- **TASK BRIEF**
Set down exactly the lines from the one with "zip(*points))), Vector(map(max, zip(*points)))" to the one with "bpy.context.scene.collection.objects.link(empty)", both included, and no line outside that range.
* START *
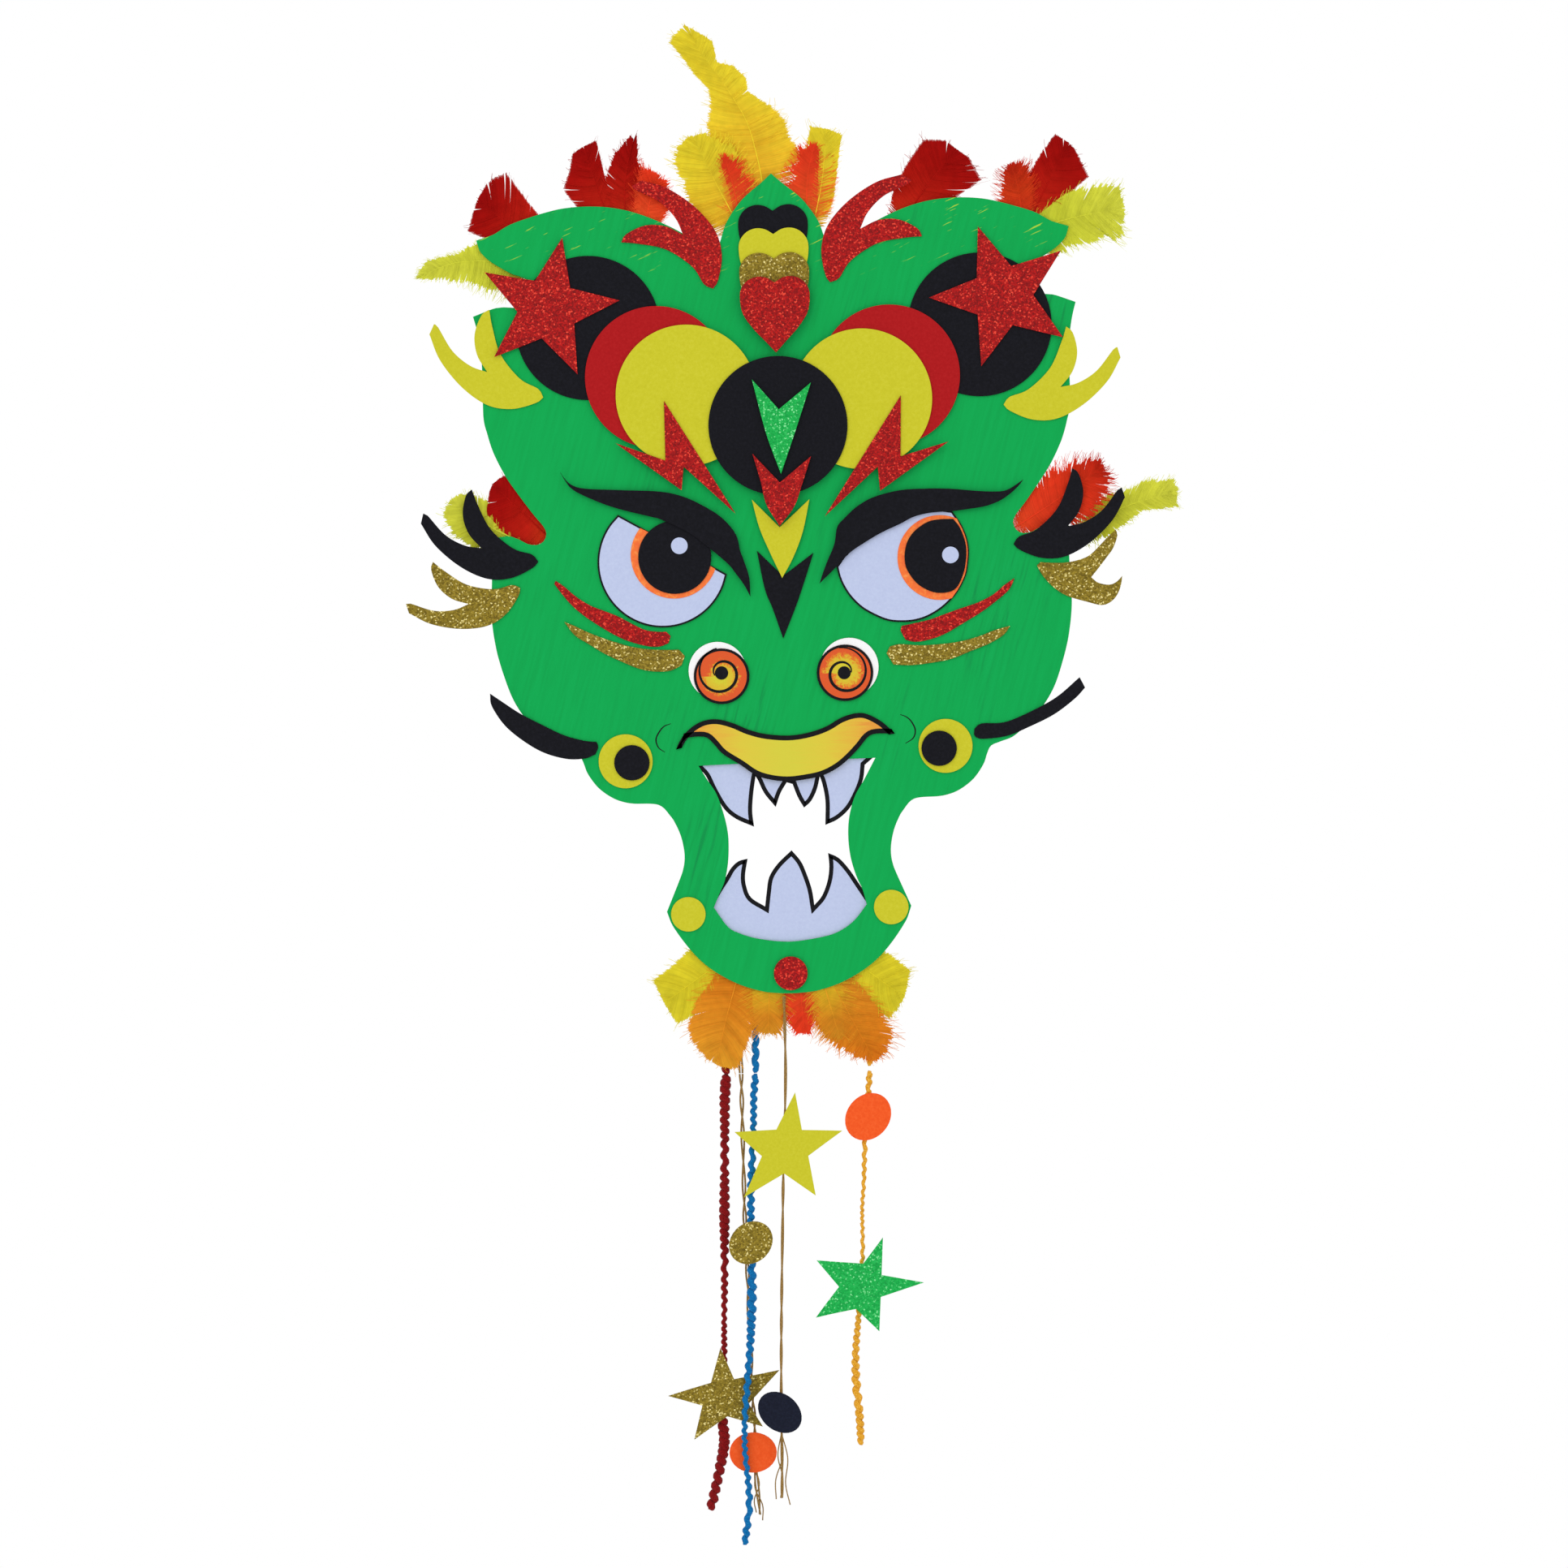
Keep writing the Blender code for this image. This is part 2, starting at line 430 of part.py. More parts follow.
def add_discs():
    paper("ear_disc_left", ellipse(-92, 160.5, 35.5, 35.5), 0, "black_card")
    paper("ear_disc_right", ellipse(101, 157.5, 35.4, 35.4), 0, "black_card")
    paper("red_brow_disc_left", ellipse(-59, 135.4, 35, 35), 1, "red_card")
    paper("red_brow_disc_right", ellipse(55.8, 133.5, 34.8, 34.8), 1, "red_card")
    paper("yellow_brow_disc_left", ellipse(-44.3, 126, 34.8, 34.8), 2, "yellow_card")
    paper("yellow_brow_disc_right", ellipse(42, 122.2, 34.6, 34.6), 2, "yellow_card")
    paper("forehead_disc", ellipse(0.4, 110, 34.2, 34.2), 3, "black_card")


def add_forehead():
    paper("ear_star_left", star(-111.5, 170.5, 35.6, 15, 77), 1, "red_glitter_foam")
    paper("ear_star_right", star(112.4, 171.2, 36.2, 15.3, 108), 1, "red_glitter_foam")
    paper("bolt_left", BOLT_LEFT, 3, "red_glitter_foam")
    paper("bolt_right", BOLT_RIGHT, 3, "red_glitter_foam")
    paper("chevron_green", CHEVRON_GREEN, 4, "green_glitter_foam")
    paper("chevron_red", CHEVRON_RED, 4, "red_glitter_foam")
    paper("chevron_yellow", CHEVRON_YELLOW, 1, "yellow_card")
    for name, (top, level, colour) in HEARTS.items():
        half = [(x, top + z) for x, z in HEART_HALF]
        outline = [(HEART_X + x, z) for x, z in mirrored_outline(half)]
        paper(name, outline, level, colour)


def add_cheeks():
    for name, (x, z, turn, scale, flipped, colour) in HORNS.items():
        paper(name, horn_outline(x, z, turn, scale, flipped), 0, colour)
    paper("gold_horn_right", GOLD_HORN_RIGHT, 0, "gold_glitter_foam")
    paper("whisker_left", WHISKER_LEFT, 0, "black_card")
    paper("whisker_right", WHISKER_RIGHT, 0, "black_card")
    paper("red_stripe_left", RED_STRIPE_LEFT, 0, "red_glitter_foam")
    paper("red_stripe_right", RED_STRIPE_RIGHT, 0, "red_glitter_foam")
    paper("gold_stripe_left", GOLD_STRIPE_LEFT, 0, "gold_glitter_foam")
    paper("gold_stripe_right", GOLD_STRIPE_RIGHT, 0, "gold_glitter_foam")


def add_mouth():
    paper("upper_lip", UPPER_LIP, 0, "lip_card")
    behind = BEHIND_CARD + PAPER_THICK
    plate("upper_teeth", UPPER_TEETH, behind, PAPER_THICK, "white_card")
    plate("lower_teeth", LOWER_TEETH, behind, PAPER_THICK, "white_card")


def add_feathers():
    clusters = {
        "crest_feathers": (CREST_FEATHERS, "yellow_feather"),
        "ear_feathers_left": (EAR_FEATHERS_LEFT, "red_feather"),
        "ear_feathers_right": (EAR_FEATHERS_RIGHT, "red_feather"),
        "cheek_feathers_left": (CHEEK_FEATHERS_LEFT, "red_feather"),
        "cheek_feathers_right": (CHEEK_FEATHERS_RIGHT, "red_feather"),
        "chin_feathers": (CHIN_FEATHERS, "orange_feather"),
    }
    for name, (outline, colour) in clusters.items():
        plate(name, outline, BEHIND_CARD + FEATHER_THICK, FEATHER_THICK, colour)


def curve_through(route, count):
    """This many points at equal steps along the smooth curve through the route's points."""
    fine = []
    steps = 12
    for i in range(len(route) - 1):
        here, there = Vector(route[i]), Vector(route[i + 1])
        before = Vector(route[i - 1]) if i else here * 2 - there
        after = Vector(route[i + 2]) if i + 2 < len(route) else there * 2 - here
        for k in range(steps):
            t = k / steps
            a = here * 2
            b = (there - before) * t
            c = (before * 2 - here * 5 + there * 4 - after) * t**2
            d = (here * 3 - before - there * 3 + after) * t**3
            fine.append((a + b + c + d) / 2)
    fine.append(Vector(route[-1]))
    run = [0.0]
    for i in range(1, len(fine)):
        run.append(run[-1] + (fine[i] - fine[i - 1]).length)
    made = []
    at = 0
    for i in range(count):
        want = run[-1] * i / (count - 1)
        while at < len(run) - 2 and run[at + 1] < want:
            at += 1
        share = (want - run[at]) / (run[at + 1] - run[at])
        made.append(fine[at].lerp(fine[at + 1], min(share, 1.0)))
    return made


def add_strand(name, route, radius, count, colour):
    """A round tube along the route. Its origin is where it hangs from."""
    curve = bpy.data.curves.new(name, "CURVE")
    curve.dimensions = "3D"
    curve.bevel_depth = radius * MM
    curve.bevel_resolution = 2
    curve.use_fill_caps = True
    spline = curve.splines.new("POLY")
    points = curve_through(route, count)
    spline.points.add(count - 1)
    pivot = Vector(route[0])
    for i, point in enumerate(points):
        spline.points[i].co = (*((point - pivot) * MM), 1.0)
    obj = add_object(name, curve, colour)
    obj.location = pivot * MM
    return obj


def tag(name, outline, back, colour, strand):
    """A flat tag glued on a strand. It moves with the strand, so it is its child."""
    obj = plate(name, outline, back, TAG_THICK, colour)
    obj.parent = strand
    obj.matrix_parent_inverse = Matrix.Translation(-strand.location)
    return obj


def add_strands():
    strands = {name: add_strand(name, *spec) for name, spec in STRANDS.items()}
    front = strands["front_gold_threads"]
    blue = strands["blue_yarn"]
    yellow = strands["yellow_yarn"]
    tag("star_tag_yellow", TAG_STAR_YELLOW, -1.9, "yellow_card", front)
    tag("disc_tag_navy", ellipse(-10.7, -375.6, 11.8, 9, -40), -1.9, "navy_card", front)
    tag("disc_tag_gold", ellipse(-22.9, -291.8, 11.5, 9.8, 40), -1.5, "gold_glitter_foam", blue)
    tag("disc_tag_orange_left", ellipse(-24.4, -396, 11.7, 9.9), 4.5, "orange_card", blue)
    tag("star_tag_gold", TAG_STAR_GOLD, 4.5, "gold_glitter_foam", strands["red_yarn"])
    tag("disc_tag_orange_right", ellipse(36.4, -231.4, 12.5, 10.5, 48), 1.3, "orange_card", yellow)
    tag("star_tag_green", TAG_STAR_GREEN, 1.3, "green_glitter_foam", yellow)


def main():
    clear_scene()
    face_card()
    add_discs()
    add_forehead()
    add_eyes()
    add_mouth()
    add_cheeks()
    add_feathers()
    add_strands()


main()
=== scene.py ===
# %% [markdown]
# # A dragon face kite of painted card
#
# The kite is one sheet of card, painted green, with shapes cut from dyed card and glitter foam glued on in
# layers. Dyed feathers are glued behind its edges, and five strands with card tags hang from the chin. The
# frame holds every piece at its true size and place. Here each one gets its real edge and finish.

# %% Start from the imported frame
import json
import math
import random

import bmesh
import bpy
from mathutils import Matrix, Vector


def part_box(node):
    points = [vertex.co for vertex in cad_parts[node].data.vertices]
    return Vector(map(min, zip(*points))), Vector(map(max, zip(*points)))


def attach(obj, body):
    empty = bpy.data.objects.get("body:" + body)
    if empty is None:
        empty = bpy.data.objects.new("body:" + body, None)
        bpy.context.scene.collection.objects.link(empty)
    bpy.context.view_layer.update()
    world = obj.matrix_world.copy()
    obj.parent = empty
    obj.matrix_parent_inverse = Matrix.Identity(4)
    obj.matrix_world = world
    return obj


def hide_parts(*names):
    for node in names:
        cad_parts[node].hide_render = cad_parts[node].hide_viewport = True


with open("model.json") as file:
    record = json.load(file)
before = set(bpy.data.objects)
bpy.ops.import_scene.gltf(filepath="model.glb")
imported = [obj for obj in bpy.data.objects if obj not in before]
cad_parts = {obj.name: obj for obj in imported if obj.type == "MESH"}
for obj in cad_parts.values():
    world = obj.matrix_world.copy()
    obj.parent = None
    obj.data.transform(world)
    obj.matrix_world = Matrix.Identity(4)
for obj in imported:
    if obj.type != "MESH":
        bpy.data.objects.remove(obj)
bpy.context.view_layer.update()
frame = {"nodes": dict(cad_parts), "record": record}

MM = 0.001

# %% [markdown]
# ## Camera
#
# A flat kite is seen best straight on. A long lens from about two metres keeps the card's outline true. The
# card hangs turned by about a degree and a half, so the camera is turned as much, and the kite isn't.

# %% Place the camera
LENS_MM = 100.0
SENSOR_MM = 36.0
VIEW_WIDTH = 0.7728
ROLL = math.radians(1.42)
AIM = Vector((-0.001, 0.0, -0.0664))


def add_camera():
    data = bpy.data.cameras.new("camera")
    data.lens = LENS_MM
    data.sensor_width = SENSOR_MM
    camera = bpy.data.objects.new("camera", data)
    bpy.context.scene.collection.objects.link(camera)
    right = Vector((math.cos(ROLL), 0.0, -math.sin(ROLL)))
    up = Vector((math.sin(ROLL), 0.0, math.cos(ROLL)))
    back = Vector((0.0, -1.0, 0.0))
    turn = Matrix((right, up, back)).transposed().to_4x4()
    distance = VIEW_WIDTH * LENS_MM / SENSOR_MM
    camera.matrix_world = Matrix.Translation(AIM + back * distance) @ turn
    bpy.context.scene.camera = camera
    return distance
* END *
- **SOLUTION FOR THIS EXERCISE**
    return Vector(map(min, zip(*points))), Vector(map(max, zip(*points)))


def attach(obj, body):
    empty = bpy.data.objects.get("body:" + body)
    if empty is None:
        empty = bpy.data.objects.new("body:" + body, None)
        bpy.context.scene.collection.objects.link(empty)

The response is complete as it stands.